Problem description: What is needed is an exact copy of the lines from the one containing "Turn this picture" to the one containing "stroke_share = 0.62; // [0.5:0.02:0.8]", both lines included, and no other lines.

Dataset excerpts:

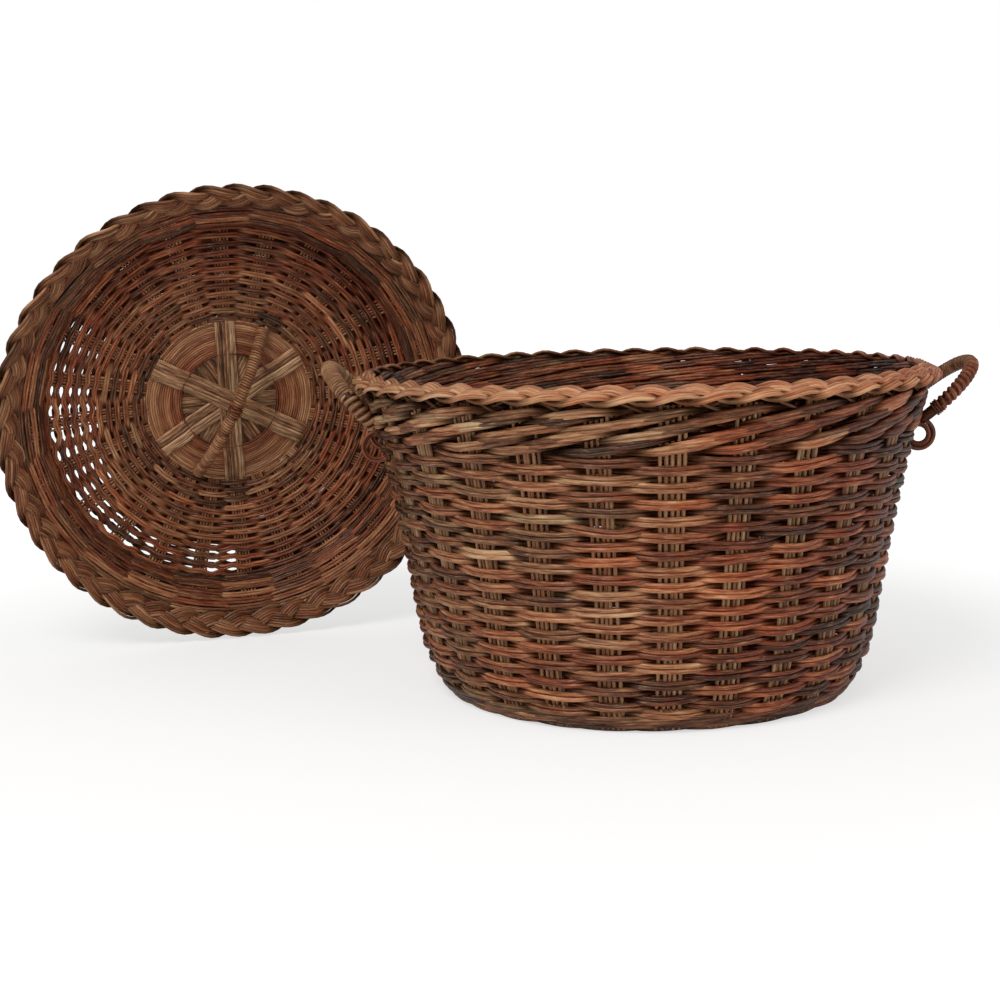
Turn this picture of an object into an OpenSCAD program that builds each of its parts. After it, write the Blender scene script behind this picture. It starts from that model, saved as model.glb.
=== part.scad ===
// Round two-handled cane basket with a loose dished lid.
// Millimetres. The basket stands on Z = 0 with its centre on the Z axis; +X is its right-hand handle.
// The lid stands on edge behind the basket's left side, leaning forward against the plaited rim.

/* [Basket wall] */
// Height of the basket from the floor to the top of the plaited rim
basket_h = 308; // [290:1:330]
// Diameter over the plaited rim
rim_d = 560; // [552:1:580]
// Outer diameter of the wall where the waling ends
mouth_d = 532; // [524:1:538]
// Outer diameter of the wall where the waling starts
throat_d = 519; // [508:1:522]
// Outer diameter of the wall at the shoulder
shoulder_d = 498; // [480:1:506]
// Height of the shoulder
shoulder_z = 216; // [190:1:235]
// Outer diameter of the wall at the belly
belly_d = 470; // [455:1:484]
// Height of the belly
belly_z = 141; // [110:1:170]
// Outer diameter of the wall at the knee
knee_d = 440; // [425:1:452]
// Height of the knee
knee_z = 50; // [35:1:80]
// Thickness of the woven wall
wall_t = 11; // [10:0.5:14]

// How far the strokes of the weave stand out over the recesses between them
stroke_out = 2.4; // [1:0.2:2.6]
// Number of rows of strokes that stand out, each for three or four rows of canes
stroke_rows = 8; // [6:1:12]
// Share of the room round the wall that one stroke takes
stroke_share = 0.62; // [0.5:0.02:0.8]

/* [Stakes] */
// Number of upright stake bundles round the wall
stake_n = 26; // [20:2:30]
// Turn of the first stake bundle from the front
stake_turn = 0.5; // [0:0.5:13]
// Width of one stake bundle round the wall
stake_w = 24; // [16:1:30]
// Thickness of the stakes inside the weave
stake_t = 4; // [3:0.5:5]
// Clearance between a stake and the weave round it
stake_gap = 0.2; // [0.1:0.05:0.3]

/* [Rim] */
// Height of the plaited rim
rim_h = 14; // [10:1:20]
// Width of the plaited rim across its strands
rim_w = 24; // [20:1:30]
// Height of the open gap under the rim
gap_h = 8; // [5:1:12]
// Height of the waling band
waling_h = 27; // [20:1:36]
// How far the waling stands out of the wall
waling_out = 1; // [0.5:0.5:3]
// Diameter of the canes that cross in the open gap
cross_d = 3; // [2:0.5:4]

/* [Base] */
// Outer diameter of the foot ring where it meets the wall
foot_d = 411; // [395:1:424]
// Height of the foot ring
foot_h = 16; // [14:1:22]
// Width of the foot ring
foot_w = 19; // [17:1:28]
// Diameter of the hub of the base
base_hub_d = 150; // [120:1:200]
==
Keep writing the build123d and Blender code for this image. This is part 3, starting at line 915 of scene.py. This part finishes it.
...
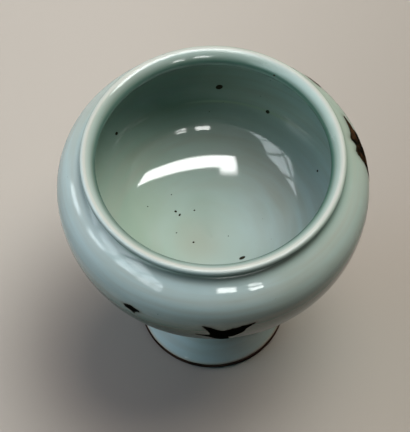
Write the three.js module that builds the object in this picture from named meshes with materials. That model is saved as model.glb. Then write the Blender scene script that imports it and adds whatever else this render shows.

Task answer:
Turn this picture of an object into an OpenSCAD program that builds each of its parts. After it, write the Blender scene script behind this picture. It starts from that model, saved as model.glb.
=== part.scad ===
// Round two-handled cane basket with a loose dished lid.
// Millimetres. The basket stands on Z = 0 with its centre on the Z axis; +X is its right-hand handle.
// The lid stands on edge behind the basket's left side, leaning forward against the plaited rim.

/* [Basket wall] */
// Height of the basket from the floor to the top of the plaited rim
basket_h = 308; // [290:1:330]
// Diameter over the plaited rim
rim_d = 560; // [552:1:580]
// Outer diameter of the wall where the waling ends
mouth_d = 532; // [524:1:538]
// Outer diameter of the wall where the waling starts
throat_d = 519; // [508:1:522]
// Outer diameter of the wall at the shoulder
shoulder_d = 498; // [480:1:506]
// Height of the shoulder
shoulder_z = 216; // [190:1:235]
// Outer diameter of the wall at the belly
belly_d = 470; // [455:1:484]
// Height of the belly
belly_z = 141; // [110:1:170]
// Outer diameter of the wall at the knee
knee_d = 440; // [425:1:452]
// Height of the knee
knee_z = 50; // [35:1:80]
// Thickness of the woven wall
wall_t = 11; // [10:0.5:14]

// How far the strokes of the weave stand out over the recesses between them
stroke_out = 2.4; // [1:0.2:2.6]
// Number of rows of strokes that stand out, each for three or four rows of canes
stroke_rows = 8; // [6:1:12]
// Share of the room round the wall that one stroke takes
stroke_share = 0.62; // [0.5:0.02:0.8]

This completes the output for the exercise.